PROBLEM: Output exactly the lines from the first one down to the line containing "lid, in millimetres.", inclusive.

SOURCE EXCERPT:
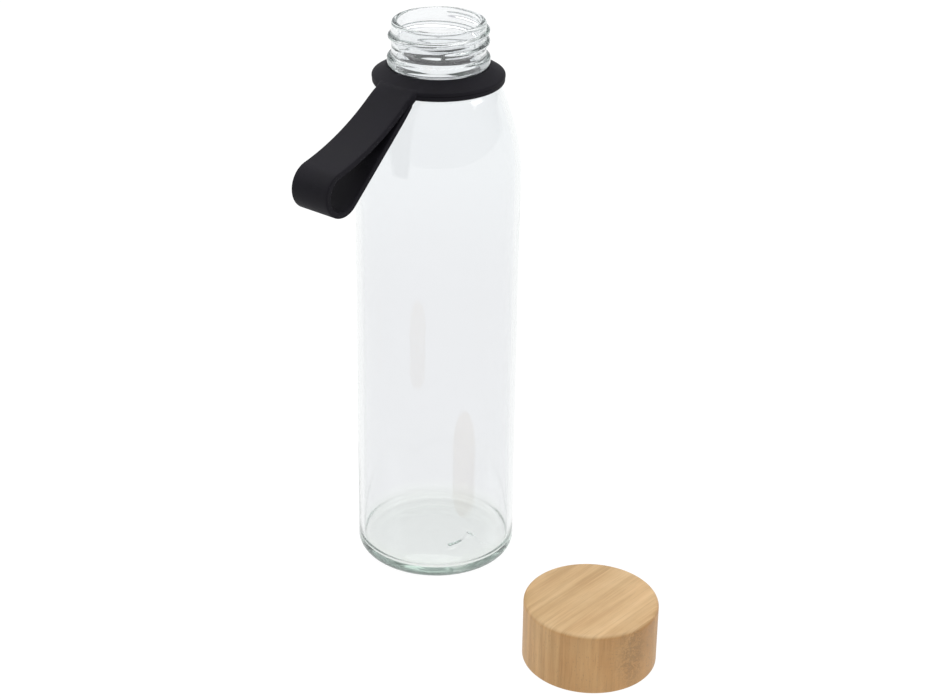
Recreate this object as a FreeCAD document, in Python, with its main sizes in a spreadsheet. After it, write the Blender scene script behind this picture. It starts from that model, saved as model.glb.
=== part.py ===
"""A glass water bottle with a silicone carry strap and a bamboo screw lid, in millimetres.

Frame: +Z up, origin at the middle of the bottle's foot on the surface it stands on. The strap
points along -Y, and the lid stands beside the bottle on the +X side.

Every driving size is a named cell of the sheet. The cells after them are worked out from those by
formula, so the strap follows the neck, and the lid follows the bottle's thread.
"""
import FreeCAD, Part
import math
import os

import Sketcher
from FreeCAD import Rotation, Vector

SIZES = [
    # Glass body
    ("bottle_height", 218.5, "foot to lip"),
    ("body_radius", 31.0, "outside of the straight body"),
    ("wall", 2.0, "glass thickness of body and shoulder"),
    ("glass_floor", 4.2, "glass thickness of the base"),
    ("push_up", 1.8, "rise of the hollow under the base"),
    ("heel_bend", 6.0, "radius between foot and body"),
    ("inner_heel_bend", 5.5, "radius between floor and wall inside"),
    ("foot_width", 2.5, "width of the ring that the bottle stands on"),
    ("shoulder_depth", 68.5, "lip down to where the shoulder starts"),
    ("crown_depth", 28.0, "lip down to where the shoulder turns in to the neck"),
    ("crown_width", 7.1, "neck out to where the shoulder turns in"),
    # Neck and its screw thread
    ("neck_radius", 17.3, "outside of the neck, which is the thread's root"),
    ("neck_wall", 2.3, "glass thickness of the neck"),
    ("neck_foot_rise", 4.6, "foot of the neck up to the bead"),
    ("neck_foot_flare", 0.7, "how far the foot of the neck flares"),
    ("finish_height", 16.4, "under the bead up to the lip"),
    ("bead_height", 4.9, "height of the bead under the thread"),
    ("bead_projection", 1.6, "how far the bead stands out from the neck"),
    ("bead_round", 1.2, "chamfer of the bead's edges"),
    ("lip_round", 1.2, "radius of the lip's edges"),
    ("thread_height", 1.45, "how far the thread stands out from the neck"),
    ("thread_pitch", 4.0, "rise of the thread in one turn"),
    ("thread_turns", 1.5, "turns of thread on the glass"),
    ("thread_root_width", 2.3, "width of the thread where it leaves the neck"),
    ("thread_crest_width", 1.1, "width of the thread at its crest"),
    ("thread_depth", 8.7, "lip down to the middle of the thread's lower end"),
    ("thread_heading", -50.0, "direction of the thread's lower end, degrees from +X"),
    # Silicone strap: two stacked rings and the loop folded between them
    ("collar_gap", 0.4, "neck to the strap's rings"),
    ("bead_gap", 0.3, "bead to the upper ring"),
    ("collar_width", 5.6, "bead out to the upper ring's rim"),
    ("collar_fall", 1.9, "drop of the rings from bead to rim"),
    ("ring_thickness", 2.2, "thickness of each ring at its rim"),
    ("ring_bore_thickness", 1.5, "thickness of each ring at the neck"),
    ("ring_edge", 0.6, "chamfer of the rings' rims"),
    ("ring_step", 0.3, "how far the lower ring's rim stands back"),
    ("ring_gap", 0.1, "upper ring to lower ring"),
    ("strap_heading", -90.0, "direction of the strap, degrees from +X"),
    ("strap_width", 17.0, "width of the band"),
    ("strap_thickness", 2.3, "thickness of the band"),
    ("flex_reach", 1.7, "ring's rim out to the line where the loop flexes"),
    ("flex_drop", 2.4, "drop of the band's top from rim to flex line"),
    ("flex_gap", 0.3, "free gap at the flex line"),
    ("root_setback", 1.2, "how far the loop's root runs in under the flex line"),
    ("loop_reach", 43.6, "flex line out to the end of the loop"),
    ("loop_drop", 26.1, "flex line down to the middle of the loop's end"),
    ("loop_end_bend", 8.8, "outer radius of the loop's end"),
    ("loop_top_slope", 13.0, "slope of the upper leg where the end starts, degrees"),
    ("slit_start", 4.5, "flex line out to where the two legs part"),
    # Lid: bamboo shell, plastic liner with the inner thread, and silicone seal
    ("lid_height", 24.1, "height of the bamboo shell"),
    ("lid_roof", 4.5, "bamboo above the liner"),
    ("lid_wall", 4.0, "bamboo around the liner"),
    ("lid_round", 1.2, "radius of the shell's upper edge"),
    ("lid_foot_chamfer", 0.5, "chamfer of the shell's lower edges"),
    ("glue_gap", 0.1, "liner to bamboo"),
    ("liner_wall", 1.4, "wall of the liner"),
    ("liner_roof", 1.2, "top of the liner"),
    ("liner_setback", 1.5, "rim of the shell up to the rim of the liner"),
    ("thread_clearance", 0.45, "glass thread's crest to the liner's wall"),
    ("liner_thread_height", 1.2, "how far the liner's thread stands in from its wall"),
    ("liner_thread_turns", 1.25, "turns of thread in the liner"),
    ("liner_thread_start", 3.1, "top of the closed-in bead up to the liner's thread"),
    ("seal_thickness", 1.5, "thickness of the seal"),
    ("seal_gap", 0.3, "seal to the liner's wall"),
    ("seal_width", 4.4, "width of the seal's ring"),
    ("lid_across", 95.0, "lid's centre along X from the bottle's axis"),
    ("lid_forward", -25.0, "lid's centre along Y from the bottle's axis"),
]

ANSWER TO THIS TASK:
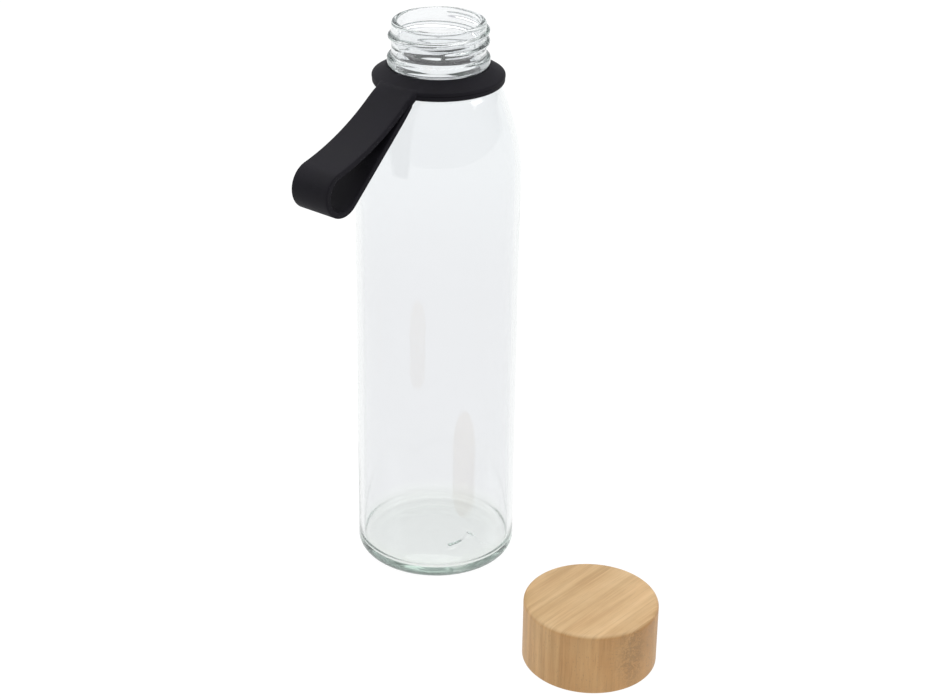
Recreate this object as a FreeCAD document, in Python, with its main sizes in a spreadsheet. After it, write the Blender scene script behind this picture. It starts from that model, saved as model.glb.
=== part.py ===
"""A glass water bottle with a silicone carry strap and a bamboo screw lid, in millimetres.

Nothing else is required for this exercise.